Ms. Duncan said it is a great way to save money on home projects that, for example, may only require a small amount of a still-usable product such as paint or deck stain. Also, it is a way for service members and their families who are moving on to another duty station to help out others and safely dispose of products household moving companies may prohibit.

All items for Drop-N-Swap must be in the original containers.

The Academy recycled 8.4 million pounds of material and disposed of 13.1 million pounds of trash in 2009, which equates to a 39 percent diversion rate of refuse from landfills. At the Community Center site, the Academy recycled 288,540 pounds of cardboard, 539,210 pounds of paper, 55,370 pounds of aluminum, 125,810 pounds of plastic and 243,900 pounds of glass. The Academy also recycles bulk scrap metal, concrete and asphalt, various recyclable hazardous wastes, used cooking oils, biosolids, toner cartridges and government-owned electronics.

Ms. Duncan said recycling not only helps reduce landfill waste, it can also reduce the amount of trash from households, saving people money in terms of trash pickup fees.
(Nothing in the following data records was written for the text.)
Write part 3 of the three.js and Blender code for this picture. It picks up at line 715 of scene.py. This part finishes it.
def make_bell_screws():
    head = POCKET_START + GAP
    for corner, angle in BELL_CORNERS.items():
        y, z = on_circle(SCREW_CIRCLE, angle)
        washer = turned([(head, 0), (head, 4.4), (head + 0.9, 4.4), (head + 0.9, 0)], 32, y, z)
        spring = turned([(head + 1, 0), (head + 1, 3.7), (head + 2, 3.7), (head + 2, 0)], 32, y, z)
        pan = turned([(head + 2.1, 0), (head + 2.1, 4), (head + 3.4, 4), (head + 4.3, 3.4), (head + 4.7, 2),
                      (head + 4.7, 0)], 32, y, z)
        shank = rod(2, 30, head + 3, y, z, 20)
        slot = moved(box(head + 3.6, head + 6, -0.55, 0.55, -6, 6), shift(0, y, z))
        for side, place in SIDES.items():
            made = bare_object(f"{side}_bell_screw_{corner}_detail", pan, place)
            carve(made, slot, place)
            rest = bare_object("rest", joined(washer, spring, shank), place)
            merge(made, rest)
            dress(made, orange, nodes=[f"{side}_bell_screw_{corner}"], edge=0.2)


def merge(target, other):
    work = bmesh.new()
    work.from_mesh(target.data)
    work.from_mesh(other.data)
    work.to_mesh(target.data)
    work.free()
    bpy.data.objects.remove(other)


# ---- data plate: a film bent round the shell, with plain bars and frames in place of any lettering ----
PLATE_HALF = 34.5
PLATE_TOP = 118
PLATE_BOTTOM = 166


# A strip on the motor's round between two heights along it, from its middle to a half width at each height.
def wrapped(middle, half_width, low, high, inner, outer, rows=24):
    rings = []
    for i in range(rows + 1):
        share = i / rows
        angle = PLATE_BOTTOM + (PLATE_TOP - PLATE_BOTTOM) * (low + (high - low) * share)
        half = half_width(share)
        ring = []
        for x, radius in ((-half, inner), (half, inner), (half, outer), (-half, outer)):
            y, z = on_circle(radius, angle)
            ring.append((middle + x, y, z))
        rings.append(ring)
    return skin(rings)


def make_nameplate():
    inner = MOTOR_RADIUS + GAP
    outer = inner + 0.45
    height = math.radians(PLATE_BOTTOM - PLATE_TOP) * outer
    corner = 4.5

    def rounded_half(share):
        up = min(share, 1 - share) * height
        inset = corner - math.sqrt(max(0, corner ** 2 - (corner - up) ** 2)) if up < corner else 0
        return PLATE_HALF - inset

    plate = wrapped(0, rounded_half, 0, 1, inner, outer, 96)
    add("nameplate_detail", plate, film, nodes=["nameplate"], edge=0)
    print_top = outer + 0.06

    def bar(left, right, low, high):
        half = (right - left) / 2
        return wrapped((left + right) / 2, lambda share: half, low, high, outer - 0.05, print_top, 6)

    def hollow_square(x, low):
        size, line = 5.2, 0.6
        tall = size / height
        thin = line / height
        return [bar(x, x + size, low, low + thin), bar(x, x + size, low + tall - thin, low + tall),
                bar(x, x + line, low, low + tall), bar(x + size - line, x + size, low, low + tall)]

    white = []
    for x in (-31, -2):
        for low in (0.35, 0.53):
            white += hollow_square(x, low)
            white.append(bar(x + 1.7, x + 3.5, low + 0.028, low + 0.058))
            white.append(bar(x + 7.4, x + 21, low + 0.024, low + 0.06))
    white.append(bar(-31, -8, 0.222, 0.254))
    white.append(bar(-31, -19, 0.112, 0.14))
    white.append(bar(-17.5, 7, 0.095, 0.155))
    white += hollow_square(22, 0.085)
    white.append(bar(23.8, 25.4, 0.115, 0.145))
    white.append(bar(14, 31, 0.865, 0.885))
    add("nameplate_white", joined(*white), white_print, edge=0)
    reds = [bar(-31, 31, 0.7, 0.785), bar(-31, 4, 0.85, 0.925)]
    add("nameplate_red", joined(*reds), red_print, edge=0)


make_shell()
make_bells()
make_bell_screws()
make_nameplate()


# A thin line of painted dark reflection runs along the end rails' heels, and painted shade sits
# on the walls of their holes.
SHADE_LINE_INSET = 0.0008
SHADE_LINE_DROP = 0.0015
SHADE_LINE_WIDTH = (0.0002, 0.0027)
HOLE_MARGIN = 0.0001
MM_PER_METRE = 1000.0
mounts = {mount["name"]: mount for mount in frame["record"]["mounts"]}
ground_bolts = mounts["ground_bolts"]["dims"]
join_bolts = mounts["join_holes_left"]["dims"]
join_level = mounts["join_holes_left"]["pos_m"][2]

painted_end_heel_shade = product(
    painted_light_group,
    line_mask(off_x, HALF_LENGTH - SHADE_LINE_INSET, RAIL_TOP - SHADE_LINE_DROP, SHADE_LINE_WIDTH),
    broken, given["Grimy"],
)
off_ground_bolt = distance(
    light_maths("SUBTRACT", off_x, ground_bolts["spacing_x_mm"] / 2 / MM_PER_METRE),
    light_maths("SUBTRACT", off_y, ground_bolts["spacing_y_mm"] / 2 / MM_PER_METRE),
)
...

A plastic water bottle can remain in a landfill for 500 years, depending on the climate. Aluminum, although a naturally occurring element, can remain in a landfill anywhere from 50 to100 years. On the other hand, aluminum cans are the most widely and efficiently recycled, and, within 24 hours, a whole new can may be manufactured from the recycled aluminum, Ms. Duncan said.

"Recycling should be a part of everyday activities," she said. "Once you establish a system of recycling it becomes easy to do."

She also said it is advantageous to get the kids involved: "They will grow up, and it will become automatic."

Ms. Duncan said buying items in bulk can also pare down the amount of household trash. Reducing product use is part of the "recycle, reduce, reuse" motto for resource conservation. She asks people who use the recycling center to only leave recyclable items at the recycling sites and ensure cardboard is clean and free from grease and other food items.

"If non-recyclables get into a bin, it will contaminate the whole container," she said.
The sites are not dumping grounds for furniture and used appliances, which have been discovered there in the past, she said. Anyone found leaving non-recyclable materials at the site may face fines.

Future recycling events include celebration of Earth Day in Douglass Elementary School in April and an electronic recycling event from November 2010 to the end of January 2011. The last electronic recycling event drew about 4,000 pounds of electronics to be recycled.